Looking back on her experience, Jenkins, Ph.D., who now heads the National Capital Area Chapter (NCAC) of the Fulbright Association, said it was more than worth it.

Jenkins specializes in the teaching of underserved, marginalized students, helping teachers find their own voice and identity so they can pass that knowledge on to their students. In Salvador da Bahia, she worked with one of the poorest populations in Brazil, the largest population of African descendants outside Africa itself.

“I worked in an area where the communities were poor and did not have a lot,” Jenkins said. “But they were proud people, proud of their culture and heritage, proud of their families and country, proud of the work they do professionally and in the community. It really made quite an impression on me and energized me to do more in the field of education.”
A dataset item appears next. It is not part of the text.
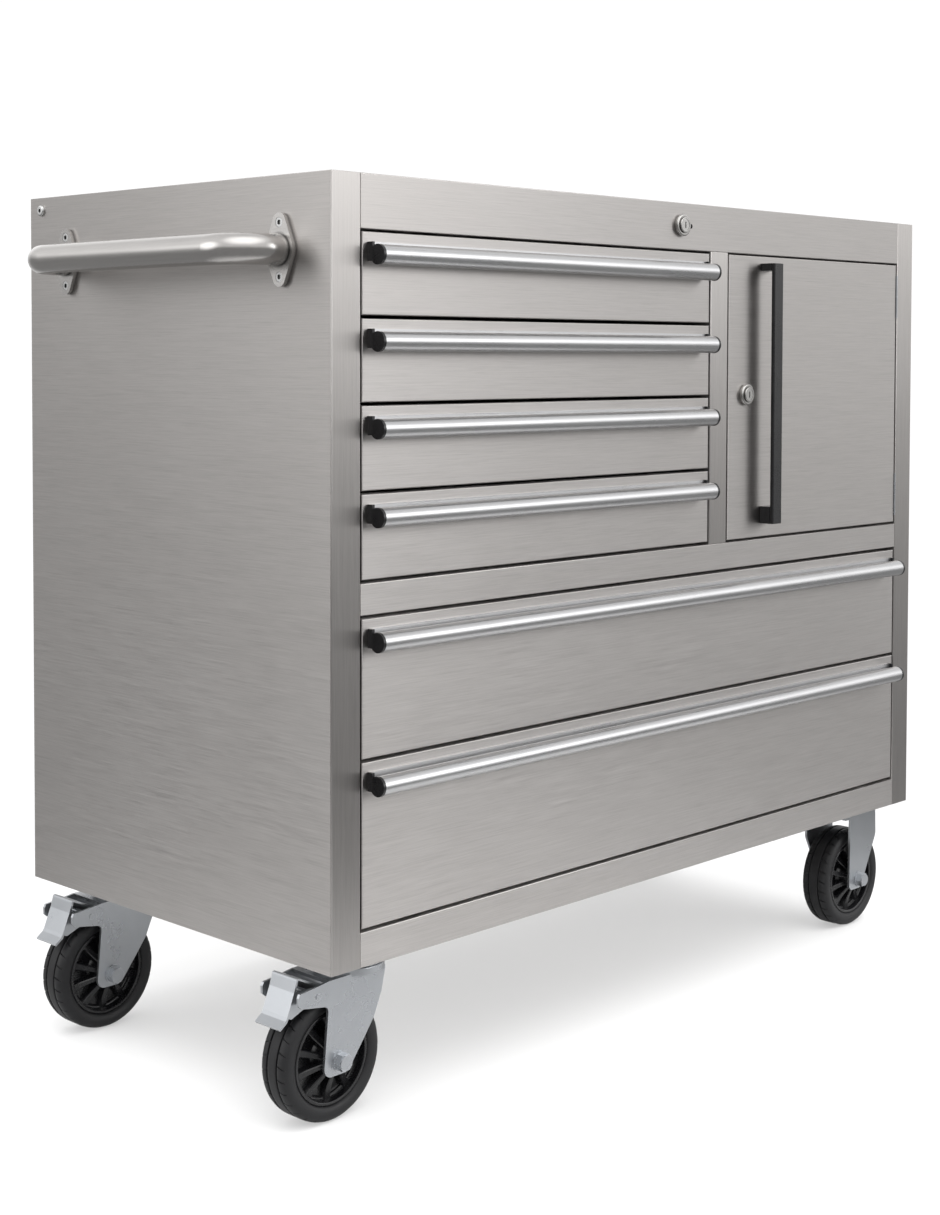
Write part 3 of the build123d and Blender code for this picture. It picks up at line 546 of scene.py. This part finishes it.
white = node(wnt, "ShaderNodeBackground")
white.inputs["Color"].default_value = (1, 1, 1, 1)
white.inputs["Strength"].default_value = 1.05
seen = node(wnt, "ShaderNodeLightPath")
wmix = node(wnt, "ShaderNodeMixShader")
wnt.links.new(seen.outputs["Is Camera Ray"], wmix.inputs["Fac"])
wnt.links.new(bg.outputs["Background"], wmix.inputs[1])
wnt.links.new(white.outputs["Background"], wmix.inputs[2])
wnt.links.new(wmix.outputs["Shader"], wnt.nodes["World Output"].inputs["Surface"])


def area(name, loc, target, size, power, color=(1, 1, 1)):
    data = bpy.data.lights.new(name, "AREA")
    data.shape = "RECTANGLE"
    data.size, data.size_y = size
    data.energy = power
    data.color = color
    obj = bpy.data.objects.new(name, data)
    scene.collection.objects.link(obj)
    obj.location = loc
    d = Vector(target) - Vector(loc)
    obj.rotation_euler = d.to_track_quat("-Z", "Y").to_euler()
    obj.visible_camera = False
    return obj


key = area("key_top", (0.1, -0.5, 3.0), (0, 0, 0.0), (4.4, 3.6), 90)
key.visible_glossy = False

cam_data = bpy.data.cameras.new("camera")
cam = bpy.data.objects.new("camera", cam_data)
scene.collection.objects.link(cam)
scene.camera = cam
yaw, pitch, roll = math.radians(45.84), math.radians(2.198), math.radians(0.14)
right0 = Vector((math.cos(yaw), -math.sin(yaw), 0))
fwd0 = Vector((math.sin(yaw), math.cos(yaw), 0))
up0 = Vector((0, 0, 1))
fwd = fwd0 * math.cos(pitch) - up0 * math.sin(pitch)
up1 = up0 * math.cos(pitch) + fwd0 * math.sin(pitch)
right = right0 * math.cos(roll) + up1 * math.sin(roll)
up = up1 * math.cos(roll) - right0 * math.sin(roll)
rot = Matrix((right, up, -fwd)).transposed()
cam.matrix_world = Matrix.Translation(Vector((-1.64730, -1.55735, 0.73970))) @ rot.to_4x4()
cam_data.sensor_width = 36.0
cam_data.sensor_fit = "AUTO"
cam_data.lens = 1916.47 / 1215.0 * 36.0
cam_data.shift_x = 0.0
cam_data.shift_y = -(607.5 - 429.06) / 1215.0
cam_data.clip_end = 60.0

scene.view_settings.view_transform = "Standard"
scene.view_settings.look = "None"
For her Fulbright, Stephanie Kim, Ph.D., did research on international education in South Korea as part of her doctorate at UCLA. Now Faculty Director for Georgetown’s graduate program in Higher Education Administration, she said the program helped her step outside her comfort zone and see the world as others might experience it.

“It’s not just the research or the technical skills I picked up,” Kim said. “There’s a real cultural immersion. It helps you develop a deep empathy for how connected we all are.”